▸ MATERIAL TO PROCESS:

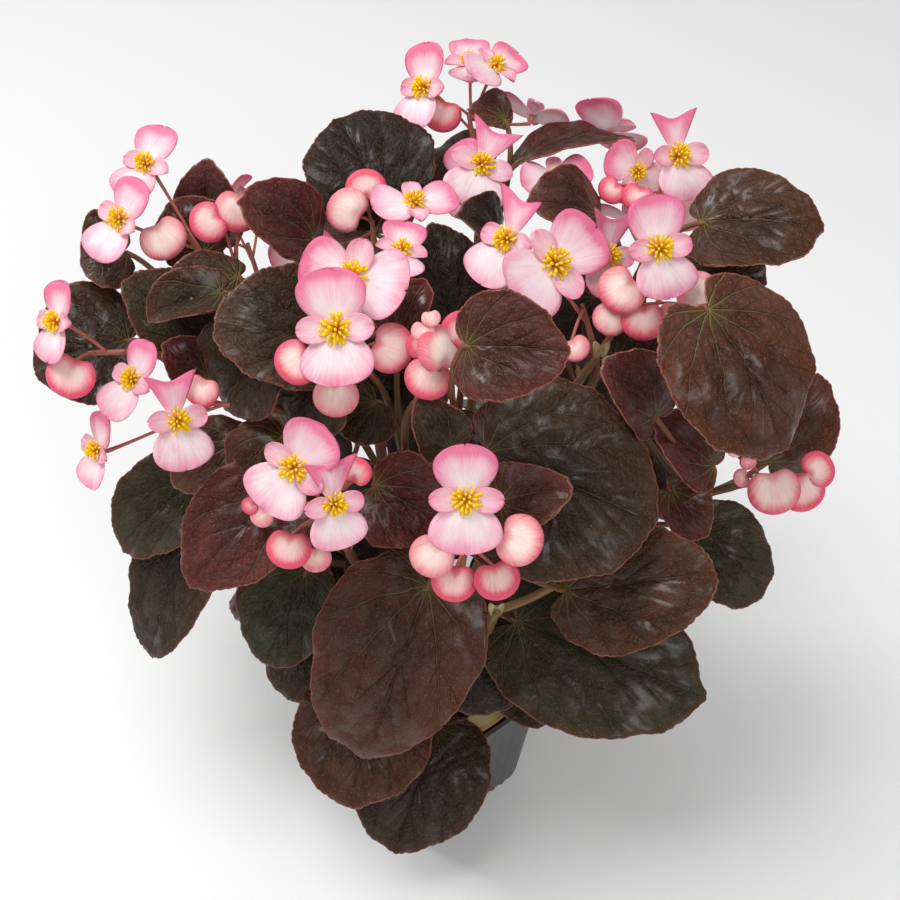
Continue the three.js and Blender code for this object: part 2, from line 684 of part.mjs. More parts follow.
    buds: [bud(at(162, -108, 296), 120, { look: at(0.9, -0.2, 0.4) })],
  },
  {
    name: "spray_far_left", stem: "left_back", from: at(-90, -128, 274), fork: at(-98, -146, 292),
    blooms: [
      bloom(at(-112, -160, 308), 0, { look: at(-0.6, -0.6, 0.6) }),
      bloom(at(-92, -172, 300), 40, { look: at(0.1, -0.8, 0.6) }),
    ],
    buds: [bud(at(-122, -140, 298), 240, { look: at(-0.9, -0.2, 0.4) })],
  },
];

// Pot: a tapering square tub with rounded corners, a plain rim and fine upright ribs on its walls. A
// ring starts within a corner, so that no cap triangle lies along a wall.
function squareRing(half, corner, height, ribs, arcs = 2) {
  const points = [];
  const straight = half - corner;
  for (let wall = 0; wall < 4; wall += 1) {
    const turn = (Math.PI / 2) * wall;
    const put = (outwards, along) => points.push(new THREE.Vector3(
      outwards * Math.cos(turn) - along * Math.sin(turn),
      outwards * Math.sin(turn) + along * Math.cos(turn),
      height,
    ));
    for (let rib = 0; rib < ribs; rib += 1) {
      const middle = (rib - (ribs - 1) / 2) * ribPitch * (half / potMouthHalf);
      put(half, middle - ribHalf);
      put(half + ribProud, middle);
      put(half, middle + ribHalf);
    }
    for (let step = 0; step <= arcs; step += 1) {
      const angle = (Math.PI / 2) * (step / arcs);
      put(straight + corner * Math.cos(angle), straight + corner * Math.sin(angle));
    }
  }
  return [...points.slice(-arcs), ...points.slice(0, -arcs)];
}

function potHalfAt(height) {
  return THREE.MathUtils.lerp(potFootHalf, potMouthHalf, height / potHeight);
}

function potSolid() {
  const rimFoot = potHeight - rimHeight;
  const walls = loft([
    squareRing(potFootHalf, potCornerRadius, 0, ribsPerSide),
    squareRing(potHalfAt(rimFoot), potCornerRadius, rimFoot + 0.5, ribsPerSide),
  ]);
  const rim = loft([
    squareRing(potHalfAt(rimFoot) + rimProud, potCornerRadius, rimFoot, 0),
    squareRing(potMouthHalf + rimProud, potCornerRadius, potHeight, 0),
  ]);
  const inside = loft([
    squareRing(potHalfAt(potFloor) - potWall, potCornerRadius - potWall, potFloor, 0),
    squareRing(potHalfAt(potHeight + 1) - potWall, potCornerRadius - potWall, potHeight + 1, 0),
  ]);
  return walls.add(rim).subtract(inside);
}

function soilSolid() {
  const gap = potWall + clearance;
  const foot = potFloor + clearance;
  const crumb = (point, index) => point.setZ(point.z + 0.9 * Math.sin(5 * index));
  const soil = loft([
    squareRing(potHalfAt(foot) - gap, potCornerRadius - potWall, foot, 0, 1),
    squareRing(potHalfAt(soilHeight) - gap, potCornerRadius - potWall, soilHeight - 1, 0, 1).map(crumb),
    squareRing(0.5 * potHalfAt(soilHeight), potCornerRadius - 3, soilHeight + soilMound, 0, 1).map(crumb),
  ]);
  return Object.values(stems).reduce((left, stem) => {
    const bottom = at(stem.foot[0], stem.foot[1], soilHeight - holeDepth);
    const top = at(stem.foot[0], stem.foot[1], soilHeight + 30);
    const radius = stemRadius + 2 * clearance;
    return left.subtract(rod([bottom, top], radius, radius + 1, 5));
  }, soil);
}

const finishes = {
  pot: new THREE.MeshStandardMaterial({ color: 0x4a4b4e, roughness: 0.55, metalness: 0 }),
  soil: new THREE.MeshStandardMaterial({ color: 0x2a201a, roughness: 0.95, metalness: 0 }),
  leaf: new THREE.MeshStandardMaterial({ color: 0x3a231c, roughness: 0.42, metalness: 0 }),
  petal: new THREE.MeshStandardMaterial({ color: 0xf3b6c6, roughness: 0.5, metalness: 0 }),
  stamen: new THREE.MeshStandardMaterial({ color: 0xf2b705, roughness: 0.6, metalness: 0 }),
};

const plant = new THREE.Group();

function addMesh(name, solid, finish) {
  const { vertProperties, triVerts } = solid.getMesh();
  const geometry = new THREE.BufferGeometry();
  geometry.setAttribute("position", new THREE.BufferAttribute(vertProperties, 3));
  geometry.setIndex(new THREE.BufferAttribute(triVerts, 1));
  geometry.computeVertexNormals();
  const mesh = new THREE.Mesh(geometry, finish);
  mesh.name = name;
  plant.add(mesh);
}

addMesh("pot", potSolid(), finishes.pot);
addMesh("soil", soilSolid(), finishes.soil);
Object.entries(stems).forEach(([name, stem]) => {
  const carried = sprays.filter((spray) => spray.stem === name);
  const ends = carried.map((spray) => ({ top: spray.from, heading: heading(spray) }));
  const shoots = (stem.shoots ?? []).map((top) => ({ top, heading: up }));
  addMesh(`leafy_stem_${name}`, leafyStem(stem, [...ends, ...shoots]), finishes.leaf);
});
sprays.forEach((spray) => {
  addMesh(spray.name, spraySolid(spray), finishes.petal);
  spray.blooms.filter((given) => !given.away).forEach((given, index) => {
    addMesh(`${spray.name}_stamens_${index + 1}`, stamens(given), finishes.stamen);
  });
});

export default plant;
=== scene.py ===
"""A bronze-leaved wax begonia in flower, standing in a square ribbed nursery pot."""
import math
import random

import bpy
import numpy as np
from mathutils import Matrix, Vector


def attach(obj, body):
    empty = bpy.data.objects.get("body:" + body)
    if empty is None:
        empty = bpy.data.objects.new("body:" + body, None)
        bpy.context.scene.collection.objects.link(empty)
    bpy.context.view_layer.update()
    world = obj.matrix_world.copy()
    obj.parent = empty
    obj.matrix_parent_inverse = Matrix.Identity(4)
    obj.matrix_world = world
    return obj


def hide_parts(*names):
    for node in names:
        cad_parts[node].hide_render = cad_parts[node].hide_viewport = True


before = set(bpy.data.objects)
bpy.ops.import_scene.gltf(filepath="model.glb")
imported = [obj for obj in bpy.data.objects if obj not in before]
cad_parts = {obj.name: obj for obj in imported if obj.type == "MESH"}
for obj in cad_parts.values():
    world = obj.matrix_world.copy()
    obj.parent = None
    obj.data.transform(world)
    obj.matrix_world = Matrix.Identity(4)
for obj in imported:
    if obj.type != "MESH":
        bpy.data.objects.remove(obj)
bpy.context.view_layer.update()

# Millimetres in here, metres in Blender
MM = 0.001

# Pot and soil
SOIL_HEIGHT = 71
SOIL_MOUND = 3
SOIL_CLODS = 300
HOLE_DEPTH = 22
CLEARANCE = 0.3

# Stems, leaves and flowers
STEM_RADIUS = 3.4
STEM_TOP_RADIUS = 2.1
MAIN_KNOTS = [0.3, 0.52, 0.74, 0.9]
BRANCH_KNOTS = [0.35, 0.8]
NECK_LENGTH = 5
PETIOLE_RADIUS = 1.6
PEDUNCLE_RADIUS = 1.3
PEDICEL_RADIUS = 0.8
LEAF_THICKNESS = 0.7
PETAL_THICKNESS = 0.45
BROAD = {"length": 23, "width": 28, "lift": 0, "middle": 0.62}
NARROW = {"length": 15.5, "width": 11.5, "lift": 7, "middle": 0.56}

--

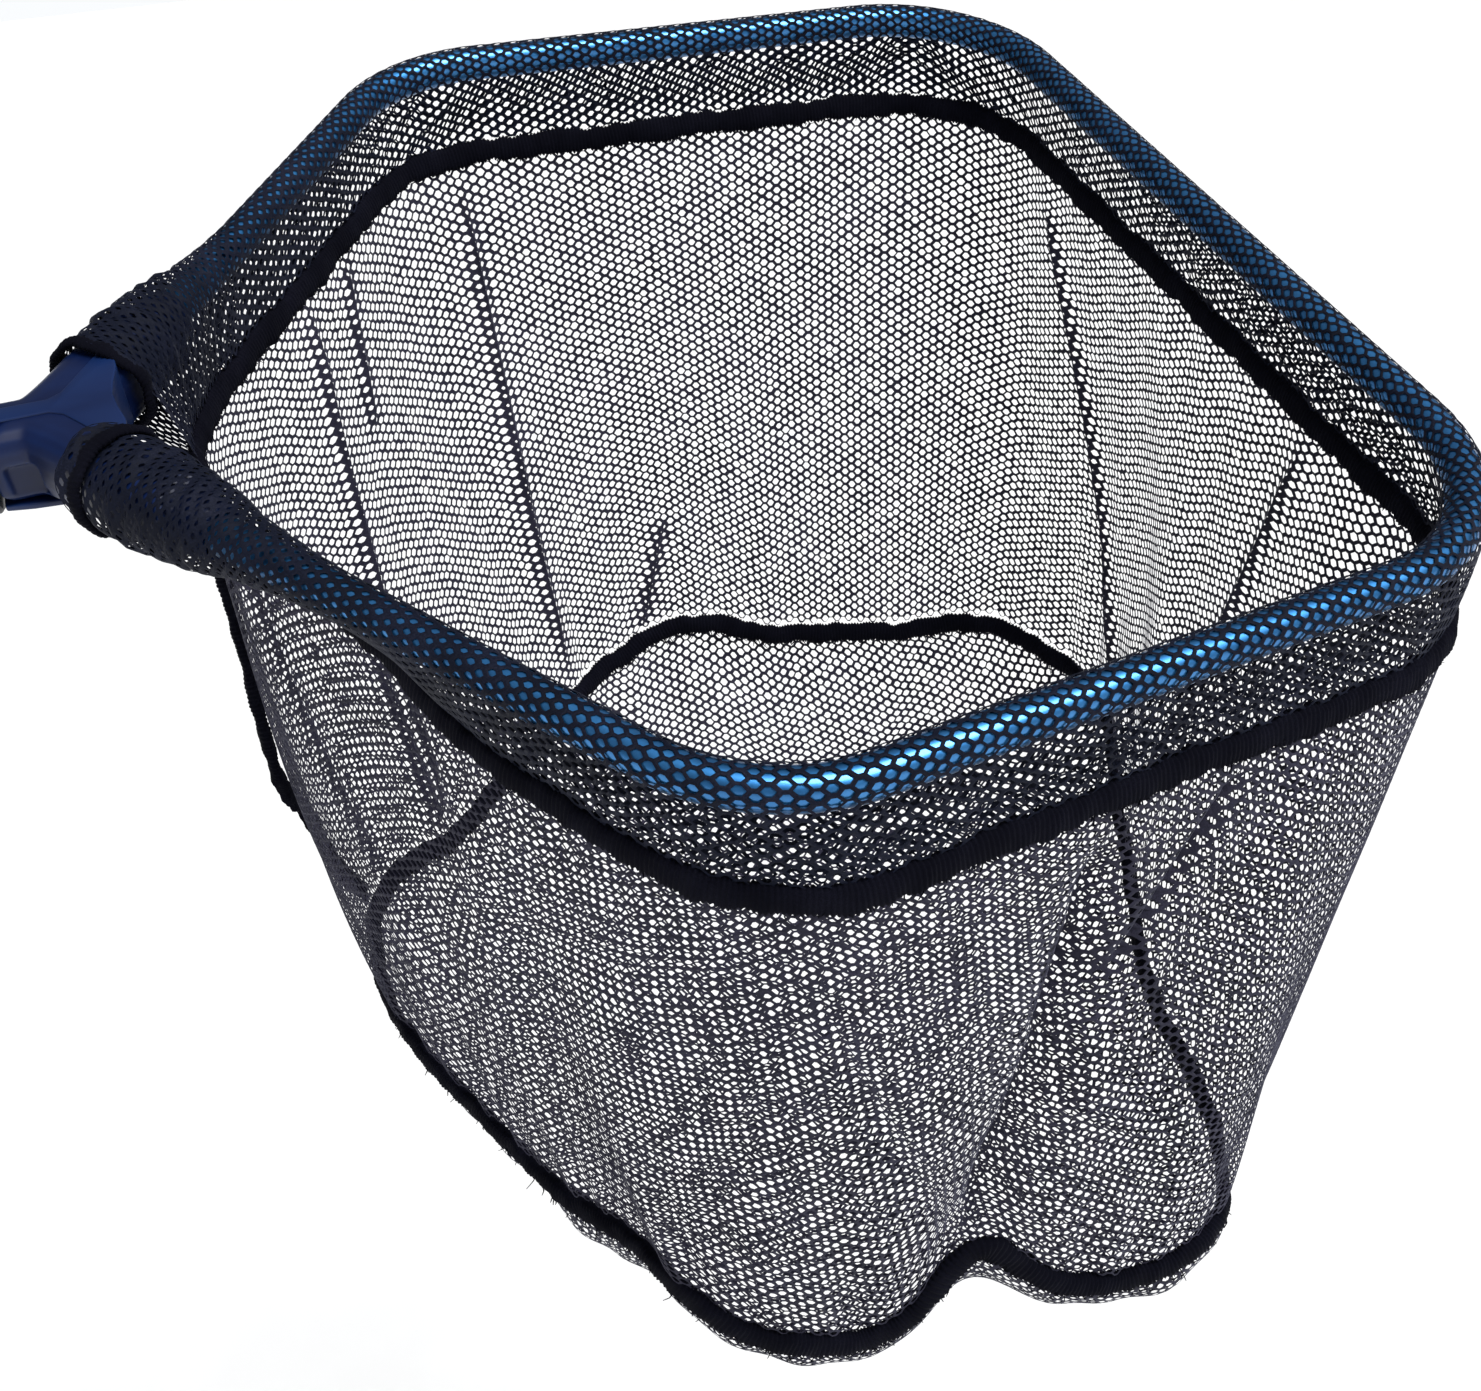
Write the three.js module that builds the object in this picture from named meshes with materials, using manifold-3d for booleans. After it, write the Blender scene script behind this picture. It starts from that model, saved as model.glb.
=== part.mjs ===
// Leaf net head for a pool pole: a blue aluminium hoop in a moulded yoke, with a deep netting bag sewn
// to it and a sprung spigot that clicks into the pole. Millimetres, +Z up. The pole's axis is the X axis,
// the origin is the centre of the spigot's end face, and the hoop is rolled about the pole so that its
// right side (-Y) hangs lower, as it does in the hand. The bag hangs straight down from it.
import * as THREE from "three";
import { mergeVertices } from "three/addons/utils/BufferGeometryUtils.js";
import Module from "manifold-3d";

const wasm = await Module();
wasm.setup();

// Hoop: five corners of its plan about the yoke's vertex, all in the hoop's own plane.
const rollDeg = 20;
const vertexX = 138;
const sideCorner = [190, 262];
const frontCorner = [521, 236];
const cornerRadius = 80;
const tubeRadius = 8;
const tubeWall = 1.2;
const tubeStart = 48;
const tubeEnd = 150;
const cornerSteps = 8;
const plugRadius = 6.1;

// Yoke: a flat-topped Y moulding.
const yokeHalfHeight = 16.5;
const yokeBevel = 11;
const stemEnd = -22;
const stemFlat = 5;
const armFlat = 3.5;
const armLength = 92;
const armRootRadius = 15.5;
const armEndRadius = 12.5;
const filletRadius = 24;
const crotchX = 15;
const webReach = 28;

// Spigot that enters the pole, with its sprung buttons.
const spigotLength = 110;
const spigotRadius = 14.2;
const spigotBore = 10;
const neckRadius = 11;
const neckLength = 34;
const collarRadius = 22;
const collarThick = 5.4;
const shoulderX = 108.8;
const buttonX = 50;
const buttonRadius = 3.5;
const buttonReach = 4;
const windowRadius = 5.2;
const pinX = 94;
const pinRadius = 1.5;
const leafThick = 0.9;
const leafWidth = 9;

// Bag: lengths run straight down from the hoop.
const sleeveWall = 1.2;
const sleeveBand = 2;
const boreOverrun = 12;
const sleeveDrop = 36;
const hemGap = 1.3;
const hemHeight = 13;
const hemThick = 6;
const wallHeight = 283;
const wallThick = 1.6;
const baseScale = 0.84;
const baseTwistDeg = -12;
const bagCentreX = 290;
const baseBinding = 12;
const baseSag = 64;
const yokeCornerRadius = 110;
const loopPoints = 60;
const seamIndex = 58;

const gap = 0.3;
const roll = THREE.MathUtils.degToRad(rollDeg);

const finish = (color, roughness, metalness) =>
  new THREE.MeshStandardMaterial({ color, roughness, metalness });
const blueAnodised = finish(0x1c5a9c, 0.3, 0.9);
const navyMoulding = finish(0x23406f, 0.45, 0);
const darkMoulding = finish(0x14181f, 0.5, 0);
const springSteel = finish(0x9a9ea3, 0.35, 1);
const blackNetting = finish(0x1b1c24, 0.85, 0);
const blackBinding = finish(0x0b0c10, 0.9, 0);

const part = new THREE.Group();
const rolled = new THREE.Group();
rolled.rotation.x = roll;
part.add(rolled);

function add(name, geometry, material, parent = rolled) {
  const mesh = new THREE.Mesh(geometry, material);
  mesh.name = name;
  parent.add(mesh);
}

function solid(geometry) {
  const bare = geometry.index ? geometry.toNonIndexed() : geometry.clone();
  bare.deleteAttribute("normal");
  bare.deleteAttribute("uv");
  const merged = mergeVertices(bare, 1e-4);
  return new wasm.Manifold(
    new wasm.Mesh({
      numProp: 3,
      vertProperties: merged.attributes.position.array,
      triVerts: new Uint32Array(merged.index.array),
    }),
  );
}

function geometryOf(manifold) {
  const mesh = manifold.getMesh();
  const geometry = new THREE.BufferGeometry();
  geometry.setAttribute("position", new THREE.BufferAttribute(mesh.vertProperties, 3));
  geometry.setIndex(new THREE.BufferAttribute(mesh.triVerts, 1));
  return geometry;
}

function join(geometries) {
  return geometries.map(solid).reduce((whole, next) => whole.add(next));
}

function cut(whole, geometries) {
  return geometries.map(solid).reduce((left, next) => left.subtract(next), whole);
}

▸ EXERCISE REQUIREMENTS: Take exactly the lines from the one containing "plant.add(mesh);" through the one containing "in imported if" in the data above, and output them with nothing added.

▸ SOLUTION BELOW:
  plant.add(mesh);
}

addMesh("pot", potSolid(), finishes.pot);
addMesh("soil", soilSolid(), finishes.soil);
Object.entries(stems).forEach(([name, stem]) => {
  const carried = sprays.filter((spray) => spray.stem === name);
  const ends = carried.map((spray) => ({ top: spray.from, heading: heading(spray) }));
  const shoots = (stem.shoots ?? []).map((top) => ({ top, heading: up }));
  addMesh(`leafy_stem_${name}`, leafyStem(stem, [...ends, ...shoots]), finishes.leaf);
});
sprays.forEach((spray) => {
  addMesh(spray.name, spraySolid(spray), finishes.petal);
  spray.blooms.filter((given) => !given.away).forEach((given, index) => {
    addMesh(`${spray.name}_stamens_${index + 1}`, stamens(given), finishes.stamen);
  });
});

export default plant;
=== scene.py ===
"""A bronze-leaved wax begonia in flower, standing in a square ribbed nursery pot."""
import math
import random

import bpy
import numpy as np
from mathutils import Matrix, Vector


def attach(obj, body):
    empty = bpy.data.objects.get("body:" + body)
    if empty is None:
        empty = bpy.data.objects.new("body:" + body, None)
        bpy.context.scene.collection.objects.link(empty)
    bpy.context.view_layer.update()
    world = obj.matrix_world.copy()
    obj.parent = empty
    obj.matrix_parent_inverse = Matrix.Identity(4)
    obj.matrix_world = world
    return obj


def hide_parts(*names):
    for node in names:
        cad_parts[node].hide_render = cad_parts[node].hide_viewport = True


before = set(bpy.data.objects)
bpy.ops.import_scene.gltf(filepath="model.glb")
imported = [obj for obj in bpy.data.objects if obj not in before]
cad_parts = {obj.name: obj for obj in imported if obj.type == "MESH"}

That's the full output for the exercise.